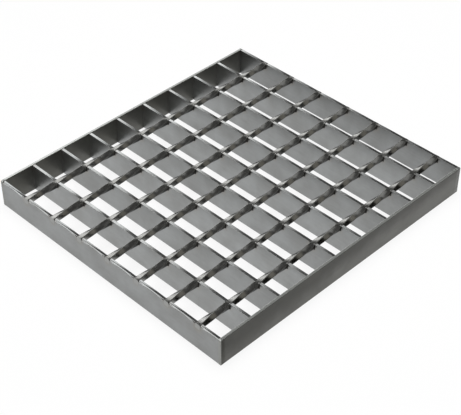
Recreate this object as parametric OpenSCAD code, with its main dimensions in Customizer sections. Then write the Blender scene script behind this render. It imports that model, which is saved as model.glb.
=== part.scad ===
// Steel grating panel: flat bearing bars on edge, twisted square cross rods
// forged into their top edges, and a flat band bar closing each end.
// Millimetres, +Z up. The origin is the centre of the underside, the bearing
// bars run along X and the cross rods along Y.

/* [Panel] */
// Length along the bearing bars, over both end bands
panel_length = 300; // [200:1:1000]
// Number of bearing bars, the two outer ones included
bar_count = 10; // [3:1:20]

/* [Bearing bars] */
// Height of the bearing bars
bar_height = 30; // [20:1:60]
// Thickness of a bearing bar
bar_thickness = 3; // [2:0.1:6]
// Distance between the centres of neighbouring bearing bars
bar_pitch = 36; // [20:0.5:60]

/* [End bands] */
// Thickness of the flat bar welded across the bearing bar ends
band_thickness = 3; // [2:0.1:8]

/* [Cross rods] */
// Side of the square rod
rod_side = 5.5; // [4:0.1:8]
// Depth of the rod's upper face below the bar tops where the two cross
rod_sink = 0.2; // [0:0.1:3]
// Distance between the centres of neighbouring cross rods
rod_pitch = 38.8; // [25:0.1:120]
// Distance from the panel's back end to the first cross rod
rod_start = 39.1; // [15:0.1:60]
// Smallest distance from the last cross rod to the panel's front end
rod_end = 15; // [12:0.1:60]
// Turn of the rod from one bearing bar to the next, in degrees
rod_turn = 90; // [0:45:180]

/* [Hidden] */
// Steps of the twist between two bearing bars
TURN_STEPS = 8;

panel_width = (bar_count - 1) * bar_pitch + bar_thickness;
bar_length = panel_length - 2 * band_thickness;
rod_count = 1 + floor((panel_length - rod_start - rod_end) / rod_pitch);
rod_level = bar_height - rod_sink - rod_side / 2;
twist_rate = rod_turn / bar_pitch;
// The rod lies square to the panel at each bearing bar's middle plane.
end_turn = twist_rate * bar_thickness / 2;

function bar_y(i) = (i - (bar_count - 1) / 2) * bar_pitch;
function rod_x(i) = rod_start - panel_length / 2 + i * rod_pitch;

module bearing_bar() {
    translate([-bar_length / 2, -bar_thickness / 2, 0])
        cube([bar_length, bar_thickness, bar_height]);
}

// A square rod along Y that turns like a screw, a quarter turn in each mesh.
module cross_rod() {
    slices = ceil(panel_width / bar_pitch * TURN_STEPS);
    turn = twist_rate * panel_width;
    translate([0, -panel_width / 2, rod_level])
        rotate([-90, 0, 0])
            linear_extrude(height = panel_width, twist = turn, slices = slices, segments = 4)
                rotate(end_turn)
                    square(rod_side, center = true);
}

// Bars and rods are one piece: each rod is forged into every bar it crosses.
module bearing_grid() {
    color("silver") {
        for (i = [0 : bar_count - 1])
            translate([0, bar_y(i), 0])
                bearing_bar();
        for (i = [0 : rod_count - 1])
            translate([rod_x(i), 0, 0])
                cross_rod();
    }
}

module end_band() {
    translate([0, -panel_width / 2, 0])
        cube([band_thickness, panel_width, bar_height]);
}

module band_back() {
    color("darkgray")
        translate([-panel_length / 2, 0, 0])
            end_band();
}

module band_front() {
    color("dimgray")
        translate([panel_length / 2 - band_thickness, 0, 0])
            end_band();
}

bearing_grid();
band_back();
band_front();
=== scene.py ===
import math

import bmesh
import bpy
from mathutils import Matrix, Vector


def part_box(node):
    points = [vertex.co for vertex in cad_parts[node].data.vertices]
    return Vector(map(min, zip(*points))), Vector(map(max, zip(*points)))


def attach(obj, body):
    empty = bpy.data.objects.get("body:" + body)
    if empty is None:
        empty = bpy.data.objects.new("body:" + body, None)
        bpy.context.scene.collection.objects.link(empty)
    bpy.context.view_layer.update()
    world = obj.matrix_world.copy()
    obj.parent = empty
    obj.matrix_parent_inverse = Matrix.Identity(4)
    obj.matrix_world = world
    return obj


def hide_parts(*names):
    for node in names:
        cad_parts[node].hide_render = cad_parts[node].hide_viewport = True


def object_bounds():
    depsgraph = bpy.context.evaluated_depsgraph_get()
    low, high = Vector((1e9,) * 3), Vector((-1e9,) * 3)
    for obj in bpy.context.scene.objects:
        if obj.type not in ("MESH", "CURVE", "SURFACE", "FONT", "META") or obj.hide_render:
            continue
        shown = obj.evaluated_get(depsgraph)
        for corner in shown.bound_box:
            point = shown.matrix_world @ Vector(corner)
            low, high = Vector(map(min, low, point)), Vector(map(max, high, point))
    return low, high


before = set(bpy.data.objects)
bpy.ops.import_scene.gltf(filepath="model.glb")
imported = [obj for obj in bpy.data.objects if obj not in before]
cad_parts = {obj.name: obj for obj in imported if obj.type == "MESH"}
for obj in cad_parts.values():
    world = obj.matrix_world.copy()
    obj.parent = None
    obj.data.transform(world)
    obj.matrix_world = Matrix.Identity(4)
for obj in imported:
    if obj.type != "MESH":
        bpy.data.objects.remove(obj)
cadLow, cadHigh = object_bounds()
print("frame loaded")

mm = 0.001
gridNode = "bearing_grid"
bandLow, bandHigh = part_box("band_back")
barHeight = bandHigh.z  # the bar tops, which the corners of the twisted rods rise above
bandThickness = bandHigh.x - bandLow.x
panelWidth = bandHigh.y - bandLow.y
barEnd = cadHigh.x - bandThickness  # where the bearing bars butt against the end bands
hold = 0.12 * mm  # from an edge to the points that keep its shading off the flat beside it

# the mesh of the grating: what crosses what, and where
mesh = {
    "barCount": 10,
    "barPitch": 36 * mm,
    "rodCount": 7,
    "rodPitch": 38.8 * mm,
    "rodStart": 39.1 * mm,  # from the back end of the panel to the first rod
}
firstBar = -mesh["barPitch"] * (mesh["barCount"] - 1) / 2
firstRod = cadLow.x + mesh["rodStart"]
rodPlaces = [firstRod + i * mesh["rodPitch"] for i in range(mesh["rodCount"])]


def hexToLinear(code):
    channels = [int(code[i:i + 2], 16) / 255 for i in (1, 3, 5)]
    linear = [c / 12.92 if c <= 0.04045 else ((c + 0.055) / 1.055) ** 2.4 for c in channels]
    return (*linear, 1.0)


# settings are the node's own properties; a socket takes a value or another node's output
def addNode(tree, kind, settings=None, sockets=None):
    node = tree.nodes.new(kind)
    for key, value in (settings or {}).items():
        setattr(node, key, value)
    for key, value in (sockets or {}).items():
        if isinstance(value, bpy.types.NodeSocket):
            tree.links.new(value, node.inputs[key])
        else:
            node.inputs[key].default_value = value
    return node


# begins a geometry tree, and gives it with its inputs' outlets
def newTree(name, inputs):
    tree = bpy.data.node_groups.new(name, "GeometryNodeTree")
    tree.interface.new_socket("Geometry", in_out="INPUT", socket_type="NodeSocketGeometry")
    for label, kind in inputs.items():
        tree.interface.new_socket(label, in_out="INPUT", socket_type="NodeSocket" + kind)
    tree.interface.new_socket("Geometry", in_out="OUTPUT", socket_type="NodeSocketGeometry")
    return tree, addNode(tree, "NodeGroupInput").outputs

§

-- What is expected --
From the opening line of the data above through the line that contains "rods along Y.", please print each line as it stands and only those lines.

-- Full output --
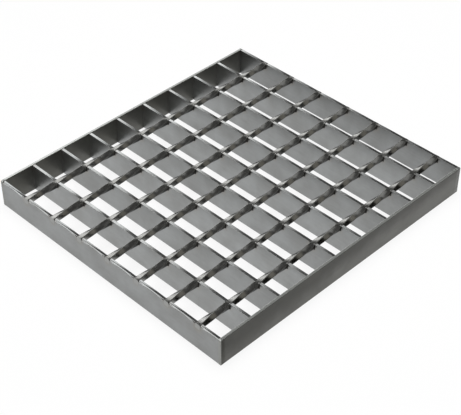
Recreate this object as parametric OpenSCAD code, with its main dimensions in Customizer sections. Then write the Blender scene script behind this render. It imports that model, which is saved as model.glb.
=== part.scad ===
// Steel grating panel: flat bearing bars on edge, twisted square cross rods
// forged into their top edges, and a flat band bar closing each end.
// Millimetres, +Z up. The origin is the centre of the underside, the bearing
// bars run along X and the cross rods along Y.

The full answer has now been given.